The present-day Manchuela comarca is divided between Manchuela Albaceteña in Albacete Province, the Manchuela Conquense in Cuenca Province and the Valencian Manchuela (Requena-Utiel) in the Valencia Province. The Júcar River cuts across the high plateau of La Meseta forming deep gorges (Hoces del Júcar) offering spectacular landscapes. The Serranía de Cuenca forms the northern boundary of the comarca, and the Sierra de las Cabrillas the eastern.

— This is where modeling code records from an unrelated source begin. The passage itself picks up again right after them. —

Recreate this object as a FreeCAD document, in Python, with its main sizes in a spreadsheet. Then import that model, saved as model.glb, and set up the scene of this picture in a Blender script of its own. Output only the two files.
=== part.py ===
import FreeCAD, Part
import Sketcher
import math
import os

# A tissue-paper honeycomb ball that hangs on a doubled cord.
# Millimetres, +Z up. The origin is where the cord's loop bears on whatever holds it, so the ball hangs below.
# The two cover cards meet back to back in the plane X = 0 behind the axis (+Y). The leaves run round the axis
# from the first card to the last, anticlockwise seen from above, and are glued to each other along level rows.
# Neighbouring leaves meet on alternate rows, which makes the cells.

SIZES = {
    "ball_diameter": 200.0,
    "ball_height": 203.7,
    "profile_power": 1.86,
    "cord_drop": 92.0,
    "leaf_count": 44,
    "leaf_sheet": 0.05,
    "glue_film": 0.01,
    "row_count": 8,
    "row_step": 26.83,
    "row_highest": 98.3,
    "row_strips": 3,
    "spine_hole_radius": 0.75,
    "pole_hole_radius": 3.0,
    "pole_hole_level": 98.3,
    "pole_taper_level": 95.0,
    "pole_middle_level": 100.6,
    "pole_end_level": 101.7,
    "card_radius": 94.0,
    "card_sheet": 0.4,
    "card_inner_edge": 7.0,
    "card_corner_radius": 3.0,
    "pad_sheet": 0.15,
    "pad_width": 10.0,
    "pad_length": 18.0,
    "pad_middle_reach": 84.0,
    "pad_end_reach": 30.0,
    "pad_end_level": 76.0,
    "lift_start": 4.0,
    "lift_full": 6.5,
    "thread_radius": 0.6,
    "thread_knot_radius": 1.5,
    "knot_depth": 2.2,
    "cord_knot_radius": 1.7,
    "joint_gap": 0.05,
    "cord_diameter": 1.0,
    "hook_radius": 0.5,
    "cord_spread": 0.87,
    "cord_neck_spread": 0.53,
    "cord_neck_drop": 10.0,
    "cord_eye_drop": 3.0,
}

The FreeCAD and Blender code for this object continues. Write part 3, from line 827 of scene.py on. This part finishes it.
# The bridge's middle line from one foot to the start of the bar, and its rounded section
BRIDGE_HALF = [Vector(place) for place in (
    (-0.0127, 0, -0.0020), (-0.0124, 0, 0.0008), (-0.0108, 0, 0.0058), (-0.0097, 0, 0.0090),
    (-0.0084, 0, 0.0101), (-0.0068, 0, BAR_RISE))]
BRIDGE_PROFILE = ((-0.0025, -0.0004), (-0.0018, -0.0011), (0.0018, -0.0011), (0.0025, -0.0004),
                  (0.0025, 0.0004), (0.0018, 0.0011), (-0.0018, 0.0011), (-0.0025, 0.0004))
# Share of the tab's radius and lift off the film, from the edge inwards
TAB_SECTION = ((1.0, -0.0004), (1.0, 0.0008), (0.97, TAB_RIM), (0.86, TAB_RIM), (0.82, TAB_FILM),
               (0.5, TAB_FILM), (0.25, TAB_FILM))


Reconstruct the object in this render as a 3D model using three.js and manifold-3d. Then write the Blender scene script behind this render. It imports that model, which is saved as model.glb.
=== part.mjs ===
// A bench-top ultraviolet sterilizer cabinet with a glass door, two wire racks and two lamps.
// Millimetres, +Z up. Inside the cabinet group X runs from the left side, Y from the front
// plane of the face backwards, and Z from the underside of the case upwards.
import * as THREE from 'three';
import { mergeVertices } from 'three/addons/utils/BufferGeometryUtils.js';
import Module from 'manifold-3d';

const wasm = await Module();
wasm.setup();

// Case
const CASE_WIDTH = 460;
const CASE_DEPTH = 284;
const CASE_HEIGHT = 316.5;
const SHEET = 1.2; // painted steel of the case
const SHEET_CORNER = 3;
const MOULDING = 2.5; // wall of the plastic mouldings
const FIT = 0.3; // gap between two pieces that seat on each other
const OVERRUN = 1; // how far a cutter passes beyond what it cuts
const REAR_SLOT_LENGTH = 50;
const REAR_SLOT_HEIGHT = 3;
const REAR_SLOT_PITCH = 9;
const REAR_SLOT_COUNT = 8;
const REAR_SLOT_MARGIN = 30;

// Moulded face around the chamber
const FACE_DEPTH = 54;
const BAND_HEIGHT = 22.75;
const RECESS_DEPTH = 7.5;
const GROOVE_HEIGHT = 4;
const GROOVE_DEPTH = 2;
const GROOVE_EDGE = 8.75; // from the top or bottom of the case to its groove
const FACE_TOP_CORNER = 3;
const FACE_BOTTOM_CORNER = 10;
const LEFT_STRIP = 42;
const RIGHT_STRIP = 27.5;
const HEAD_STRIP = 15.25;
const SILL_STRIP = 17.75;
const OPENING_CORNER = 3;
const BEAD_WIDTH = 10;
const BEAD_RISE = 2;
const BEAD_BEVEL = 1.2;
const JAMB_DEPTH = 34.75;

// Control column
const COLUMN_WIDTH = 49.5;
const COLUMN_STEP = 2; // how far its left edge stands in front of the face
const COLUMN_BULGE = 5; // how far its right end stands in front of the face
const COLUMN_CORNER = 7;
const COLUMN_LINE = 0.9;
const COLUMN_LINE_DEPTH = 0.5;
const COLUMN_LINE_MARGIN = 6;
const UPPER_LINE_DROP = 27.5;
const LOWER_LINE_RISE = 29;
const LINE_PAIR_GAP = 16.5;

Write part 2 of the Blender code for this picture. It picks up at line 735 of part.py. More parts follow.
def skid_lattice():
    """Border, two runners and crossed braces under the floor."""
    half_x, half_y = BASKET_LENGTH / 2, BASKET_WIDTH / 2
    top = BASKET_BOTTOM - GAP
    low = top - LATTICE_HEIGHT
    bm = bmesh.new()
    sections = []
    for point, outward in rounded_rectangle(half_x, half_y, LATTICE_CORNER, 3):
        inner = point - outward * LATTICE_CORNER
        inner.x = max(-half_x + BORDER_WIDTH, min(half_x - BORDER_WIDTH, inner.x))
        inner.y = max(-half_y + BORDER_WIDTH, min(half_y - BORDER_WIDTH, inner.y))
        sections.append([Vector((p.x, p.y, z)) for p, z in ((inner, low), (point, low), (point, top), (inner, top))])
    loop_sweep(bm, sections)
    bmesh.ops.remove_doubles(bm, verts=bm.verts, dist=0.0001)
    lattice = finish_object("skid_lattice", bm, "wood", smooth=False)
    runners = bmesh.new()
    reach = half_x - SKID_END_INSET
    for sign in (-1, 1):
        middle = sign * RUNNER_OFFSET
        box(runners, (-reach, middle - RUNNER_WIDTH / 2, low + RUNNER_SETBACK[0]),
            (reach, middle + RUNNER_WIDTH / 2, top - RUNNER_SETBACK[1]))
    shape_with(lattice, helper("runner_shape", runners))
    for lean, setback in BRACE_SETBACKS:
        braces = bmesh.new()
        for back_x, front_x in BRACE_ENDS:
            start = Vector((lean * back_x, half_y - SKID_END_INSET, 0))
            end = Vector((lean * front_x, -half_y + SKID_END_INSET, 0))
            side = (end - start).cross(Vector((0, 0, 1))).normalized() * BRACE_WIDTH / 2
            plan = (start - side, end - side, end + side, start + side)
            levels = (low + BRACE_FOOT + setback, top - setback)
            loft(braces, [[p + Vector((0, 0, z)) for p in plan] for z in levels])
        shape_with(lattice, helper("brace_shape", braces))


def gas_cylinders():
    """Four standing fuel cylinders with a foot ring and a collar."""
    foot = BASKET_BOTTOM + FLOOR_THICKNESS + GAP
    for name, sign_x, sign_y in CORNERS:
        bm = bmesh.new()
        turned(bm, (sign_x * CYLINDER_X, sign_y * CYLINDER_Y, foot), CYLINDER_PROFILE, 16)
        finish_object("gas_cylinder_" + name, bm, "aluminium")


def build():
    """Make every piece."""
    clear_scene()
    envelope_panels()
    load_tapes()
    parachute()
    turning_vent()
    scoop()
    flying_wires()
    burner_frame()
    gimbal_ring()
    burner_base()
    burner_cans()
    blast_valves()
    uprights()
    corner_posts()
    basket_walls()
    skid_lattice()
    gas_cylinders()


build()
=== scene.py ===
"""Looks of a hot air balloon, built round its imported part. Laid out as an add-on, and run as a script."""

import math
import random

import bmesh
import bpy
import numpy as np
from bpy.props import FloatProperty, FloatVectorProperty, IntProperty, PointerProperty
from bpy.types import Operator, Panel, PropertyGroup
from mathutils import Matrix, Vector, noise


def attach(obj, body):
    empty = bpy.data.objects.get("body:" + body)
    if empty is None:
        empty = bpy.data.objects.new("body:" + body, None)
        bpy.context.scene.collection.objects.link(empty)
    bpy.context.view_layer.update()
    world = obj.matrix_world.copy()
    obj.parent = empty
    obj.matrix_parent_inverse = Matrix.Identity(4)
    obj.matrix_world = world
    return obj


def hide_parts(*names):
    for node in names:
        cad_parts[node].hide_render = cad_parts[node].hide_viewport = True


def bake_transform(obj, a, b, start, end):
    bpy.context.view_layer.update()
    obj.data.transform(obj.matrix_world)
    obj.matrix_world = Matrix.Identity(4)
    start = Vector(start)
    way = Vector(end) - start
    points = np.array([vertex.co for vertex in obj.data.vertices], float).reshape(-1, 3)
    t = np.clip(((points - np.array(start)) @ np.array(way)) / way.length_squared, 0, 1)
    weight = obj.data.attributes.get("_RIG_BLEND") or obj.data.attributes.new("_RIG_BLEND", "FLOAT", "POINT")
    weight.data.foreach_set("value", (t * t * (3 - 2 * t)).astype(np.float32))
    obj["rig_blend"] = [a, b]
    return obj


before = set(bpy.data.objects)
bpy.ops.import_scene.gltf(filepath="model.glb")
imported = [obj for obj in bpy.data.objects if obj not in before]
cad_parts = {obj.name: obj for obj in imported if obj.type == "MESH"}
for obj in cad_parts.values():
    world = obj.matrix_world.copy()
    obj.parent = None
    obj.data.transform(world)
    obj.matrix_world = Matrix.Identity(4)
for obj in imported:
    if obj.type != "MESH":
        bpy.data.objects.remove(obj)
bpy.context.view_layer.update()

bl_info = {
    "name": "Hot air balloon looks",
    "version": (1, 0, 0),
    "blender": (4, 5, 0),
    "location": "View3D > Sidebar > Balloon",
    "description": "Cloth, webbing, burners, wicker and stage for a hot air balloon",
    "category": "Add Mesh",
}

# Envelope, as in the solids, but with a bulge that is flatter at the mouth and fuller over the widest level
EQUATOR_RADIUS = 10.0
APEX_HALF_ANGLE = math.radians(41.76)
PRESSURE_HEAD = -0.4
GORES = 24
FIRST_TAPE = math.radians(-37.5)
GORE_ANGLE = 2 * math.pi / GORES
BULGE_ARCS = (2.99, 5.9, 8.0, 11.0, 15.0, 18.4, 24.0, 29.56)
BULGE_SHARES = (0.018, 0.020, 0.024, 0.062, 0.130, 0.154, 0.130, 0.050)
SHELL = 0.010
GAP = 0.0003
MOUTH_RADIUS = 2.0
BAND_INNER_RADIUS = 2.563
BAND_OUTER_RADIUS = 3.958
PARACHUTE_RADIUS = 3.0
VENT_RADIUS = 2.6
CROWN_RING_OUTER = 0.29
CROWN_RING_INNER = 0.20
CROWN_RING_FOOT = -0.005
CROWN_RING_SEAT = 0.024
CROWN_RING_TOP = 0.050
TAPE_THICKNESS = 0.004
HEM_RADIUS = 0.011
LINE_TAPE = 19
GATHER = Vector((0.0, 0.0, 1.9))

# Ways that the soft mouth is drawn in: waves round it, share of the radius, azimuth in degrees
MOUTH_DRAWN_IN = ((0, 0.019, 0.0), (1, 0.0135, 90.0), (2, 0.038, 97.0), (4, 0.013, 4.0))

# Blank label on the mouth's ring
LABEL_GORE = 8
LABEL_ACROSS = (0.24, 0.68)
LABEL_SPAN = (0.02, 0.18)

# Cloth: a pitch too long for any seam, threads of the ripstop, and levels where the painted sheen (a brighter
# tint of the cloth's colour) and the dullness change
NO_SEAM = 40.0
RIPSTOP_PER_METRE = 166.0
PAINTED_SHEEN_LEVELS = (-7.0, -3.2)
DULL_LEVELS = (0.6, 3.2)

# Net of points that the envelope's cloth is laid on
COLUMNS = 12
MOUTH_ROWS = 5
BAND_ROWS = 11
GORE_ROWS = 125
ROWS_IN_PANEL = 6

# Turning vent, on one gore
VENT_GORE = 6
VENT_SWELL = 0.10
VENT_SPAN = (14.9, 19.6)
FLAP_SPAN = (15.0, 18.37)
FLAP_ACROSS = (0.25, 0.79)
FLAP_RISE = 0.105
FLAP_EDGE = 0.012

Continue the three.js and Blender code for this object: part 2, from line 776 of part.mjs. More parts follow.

The western boundary is formed by a section of the Júcar River and the southern Almansa corridor.

==Municipal terms and villages==

===Albacete province===
Abengibre, Alatoz, Alborea, Alcalá del Júcar, Balsa de Ves, Carcelén, Casas-Ibáñez, Casas de Juan Núñez, Casas de Ves, Cenizate, Fuentealbilla, Golosalvo, Jorquera, Madrigueras, Mahora, Motilleja, Navas de Jorquera, Pozo-Lorente, La Recueja, Valdeganga, Villamalea, Villatoya, Villavaliente and Villa de Ves.

===Cuenca province===
Alarcón, Almodóvar del Pinar, Buenache de Alarcón, Campillo de Altobuey, Casasimarro, Casas de Benítez, Casas de Guijarro, Castillejo de Iniesta, El Herrumblar, Enguídanos, Gabaldón, Graja de Iniesta, Hontecillas, Iniesta, Ledaña, Minglanilla, Motilla del Palancar, Olmedilla de Alarcón, Paracuellos, El Peral, La Pesquera, El Picazo, Pozoamargo, Pozorrubielos de la Mancha, Puebla del Salvador, Quintanar del Rey, Sisante, Tébar, Valhermoso de la Fuente, Valverdejo, Villagarcía del Llano, Villalpardo, Villanueva de la Jara and Villarta.

=== Valencia province ===
Camporrobles, Villalgordo, Fuenterrobles, Venta del Moro, Caudete de las Fuentes, Utiel, San Antonio, Requena, Sinarcas, and Chera.